Reproduce the material exactly, omitting nothing.
(begin)
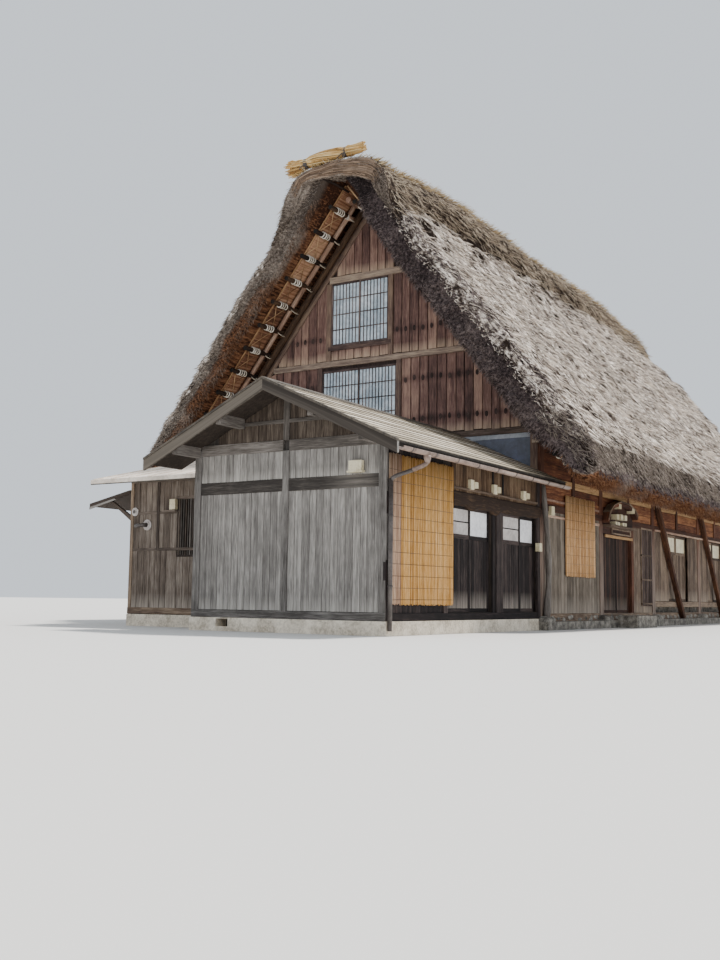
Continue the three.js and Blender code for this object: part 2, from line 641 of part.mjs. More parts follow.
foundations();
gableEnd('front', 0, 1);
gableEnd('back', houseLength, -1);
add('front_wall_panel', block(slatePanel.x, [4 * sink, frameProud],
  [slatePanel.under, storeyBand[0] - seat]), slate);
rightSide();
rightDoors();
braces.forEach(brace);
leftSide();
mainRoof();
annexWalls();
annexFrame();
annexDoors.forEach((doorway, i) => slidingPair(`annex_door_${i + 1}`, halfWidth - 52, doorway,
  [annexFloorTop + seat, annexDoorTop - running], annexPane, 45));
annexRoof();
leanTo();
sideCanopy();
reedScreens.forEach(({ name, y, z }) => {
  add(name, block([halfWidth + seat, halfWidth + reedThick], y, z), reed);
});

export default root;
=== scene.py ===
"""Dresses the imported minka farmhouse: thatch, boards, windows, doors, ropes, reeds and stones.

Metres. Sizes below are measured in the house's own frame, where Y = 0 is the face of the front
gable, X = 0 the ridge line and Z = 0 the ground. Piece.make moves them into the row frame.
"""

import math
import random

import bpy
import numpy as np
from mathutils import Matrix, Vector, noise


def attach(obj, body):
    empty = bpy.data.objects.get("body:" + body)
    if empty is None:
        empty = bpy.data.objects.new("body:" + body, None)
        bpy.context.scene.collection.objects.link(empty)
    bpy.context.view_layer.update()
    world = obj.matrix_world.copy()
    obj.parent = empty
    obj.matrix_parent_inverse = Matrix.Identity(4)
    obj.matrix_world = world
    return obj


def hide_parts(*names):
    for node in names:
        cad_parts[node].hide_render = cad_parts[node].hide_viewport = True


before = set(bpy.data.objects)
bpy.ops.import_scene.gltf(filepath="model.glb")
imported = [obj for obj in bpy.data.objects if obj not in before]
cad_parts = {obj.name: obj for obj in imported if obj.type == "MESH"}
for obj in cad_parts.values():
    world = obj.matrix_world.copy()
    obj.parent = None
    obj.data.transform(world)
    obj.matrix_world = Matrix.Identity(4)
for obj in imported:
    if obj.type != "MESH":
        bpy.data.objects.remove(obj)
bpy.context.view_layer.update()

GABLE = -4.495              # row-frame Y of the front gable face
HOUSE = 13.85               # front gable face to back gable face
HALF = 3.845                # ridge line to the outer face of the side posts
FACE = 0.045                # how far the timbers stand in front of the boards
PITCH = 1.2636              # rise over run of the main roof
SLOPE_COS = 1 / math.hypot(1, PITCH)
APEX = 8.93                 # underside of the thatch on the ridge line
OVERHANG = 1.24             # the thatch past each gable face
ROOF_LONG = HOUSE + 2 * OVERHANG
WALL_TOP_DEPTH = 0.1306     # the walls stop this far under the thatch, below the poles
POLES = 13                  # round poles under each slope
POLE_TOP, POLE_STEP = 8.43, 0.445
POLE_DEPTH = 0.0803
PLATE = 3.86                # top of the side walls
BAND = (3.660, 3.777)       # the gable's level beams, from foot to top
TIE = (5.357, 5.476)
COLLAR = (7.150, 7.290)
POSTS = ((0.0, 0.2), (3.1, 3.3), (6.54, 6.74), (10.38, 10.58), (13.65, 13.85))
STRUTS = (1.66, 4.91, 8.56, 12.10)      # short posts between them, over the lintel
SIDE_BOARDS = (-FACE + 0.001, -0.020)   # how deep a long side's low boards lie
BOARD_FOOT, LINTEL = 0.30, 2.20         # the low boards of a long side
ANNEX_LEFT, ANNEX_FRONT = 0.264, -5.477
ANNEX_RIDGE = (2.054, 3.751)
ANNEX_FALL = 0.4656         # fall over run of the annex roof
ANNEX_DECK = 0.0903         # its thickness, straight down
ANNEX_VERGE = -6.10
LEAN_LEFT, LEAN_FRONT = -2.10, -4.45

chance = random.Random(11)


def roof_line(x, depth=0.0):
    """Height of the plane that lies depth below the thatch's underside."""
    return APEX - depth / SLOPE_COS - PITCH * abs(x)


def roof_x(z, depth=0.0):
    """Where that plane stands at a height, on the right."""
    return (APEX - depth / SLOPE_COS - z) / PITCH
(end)
> _Solution for this task_:
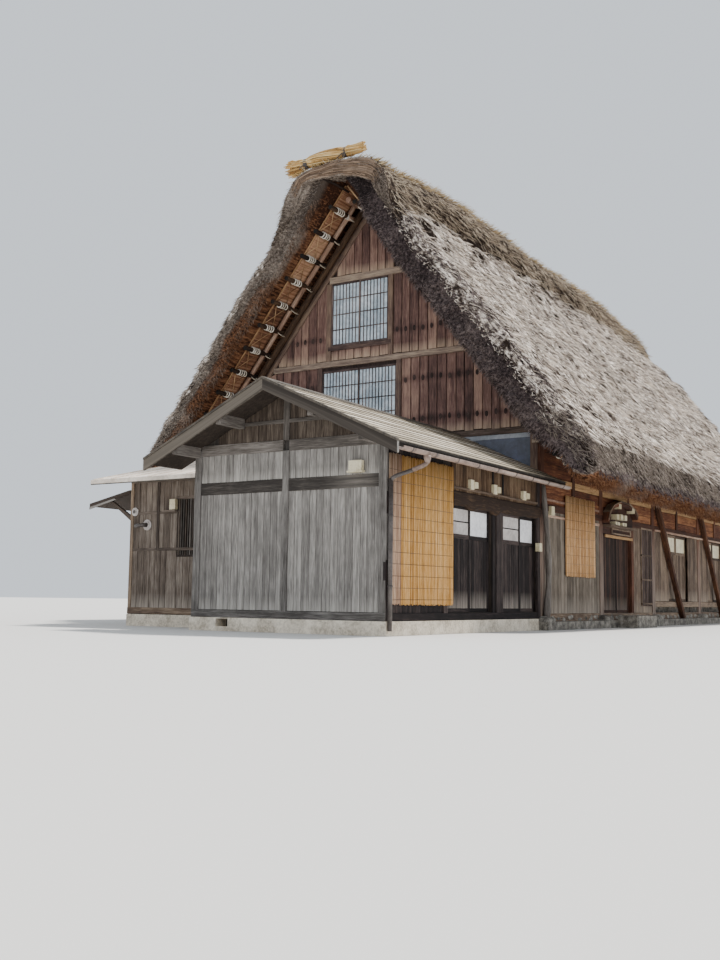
Continue the three.js and Blender code for this object: part 2, from line 641 of part.mjs. More parts follow.
foundations();
gableEnd('front', 0, 1);
gableEnd('back', houseLength, -1);
add('front_wall_panel', block(slatePanel.x, [4 * sink, frameProud],
  [slatePanel.under, storeyBand[0] - seat]), slate);
rightSide();
rightDoors();
braces.forEach(brace);
leftSide();
mainRoof();
annexWalls();
annexFrame();
annexDoors.forEach((doorway, i) => slidingPair(`annex_door_${i + 1}`, halfWidth - 52, doorway,
  [annexFloorTop + seat, annexDoorTop - running], annexPane, 45));
annexRoof();
leanTo();
sideCanopy();
reedScreens.forEach(({ name, y, z }) => {
  add(name, block([halfWidth + seat, halfWidth + reedThick], y, z), reed);
});

export default root;
=== scene.py ===
"""Dresses the imported minka farmhouse: thatch, boards, windows, doors, ropes, reeds and stones.

Metres. Sizes below are measured in the house's own frame, where Y = 0 is the face of the front
gable, X = 0 the ridge line and Z = 0 the ground. Piece.make moves them into the row frame.
"""

import math
import random

import bpy
import numpy as np
from mathutils import Matrix, Vector, noise


def attach(obj, body):
    empty = bpy.data.objects.get("body:" + body)
    if empty is None:
        empty = bpy.data.objects.new("body:" + body, None)
        bpy.context.scene.collection.objects.link(empty)
    bpy.context.view_layer.update()
    world = obj.matrix_world.copy()
    obj.parent = empty
    obj.matrix_parent_inverse = Matrix.Identity(4)
    obj.matrix_world = world
    return obj


def hide_parts(*names):
    for node in names:
        cad_parts[node].hide_render = cad_parts[node].hide_viewport = True


before = set(bpy.data.objects)
bpy.ops.import_scene.gltf(filepath="model.glb")
imported = [obj for obj in bpy.data.objects if obj not in before]
cad_parts = {obj.name: obj for obj in imported if obj.type == "MESH"}
for obj in cad_parts.values():
    world = obj.matrix_world.copy()
    obj.parent = None
    obj.data.transform(world)
    obj.matrix_world = Matrix.Identity(4)
for obj in imported:
    if obj.type != "MESH":
        bpy.data.objects.remove(obj)
bpy.context.view_layer.update()

GABLE = -4.495              # row-frame Y of the front gable face
HOUSE = 13.85               # front gable face to back gable face
HALF = 3.845                # ridge line to the outer face of the side posts
FACE = 0.045                # how far the timbers stand in front of the boards
PITCH = 1.2636              # rise over run of the main roof
SLOPE_COS = 1 / math.hypot(1, PITCH)
APEX = 8.93                 # underside of the thatch on the ridge line
OVERHANG = 1.24             # the thatch past each gable face
ROOF_LONG = HOUSE + 2 * OVERHANG
WALL_TOP_DEPTH = 0.1306     # the walls stop this far under the thatch, below the poles
POLES = 13                  # round poles under each slope
POLE_TOP, POLE_STEP = 8.43, 0.445
POLE_DEPTH = 0.0803
PLATE = 3.86                # top of the side walls
BAND = (3.660, 3.777)       # the gable's level beams, from foot to top
TIE = (5.357, 5.476)
COLLAR = (7.150, 7.290)
POSTS = ((0.0, 0.2), (3.1, 3.3), (6.54, 6.74), (10.38, 10.58), (13.65, 13.85))
STRUTS = (1.66, 4.91, 8.56, 12.10)      # short posts between them, over the lintel
SIDE_BOARDS = (-FACE + 0.001, -0.020)   # how deep a long side's low boards lie
BOARD_FOOT, LINTEL = 0.30, 2.20         # the low boards of a long side
ANNEX_LEFT, ANNEX_FRONT = 0.264, -5.477
ANNEX_RIDGE = (2.054, 3.751)
ANNEX_FALL = 0.4656         # fall over run of the annex roof
ANNEX_DECK = 0.0903         # its thickness, straight down
ANNEX_VERGE = -6.10
LEAN_LEFT, LEAN_FRONT = -2.10, -4.45

chance = random.Random(11)


def roof_line(x, depth=0.0):
    """Height of the plane that lies depth below the thatch's underside."""
    return APEX - depth / SLOPE_COS - PITCH * abs(x)


def roof_x(z, depth=0.0):
    """Where that plane stands at a height, on the right."""
    return (APEX - depth / SLOPE_COS - z) / PITCH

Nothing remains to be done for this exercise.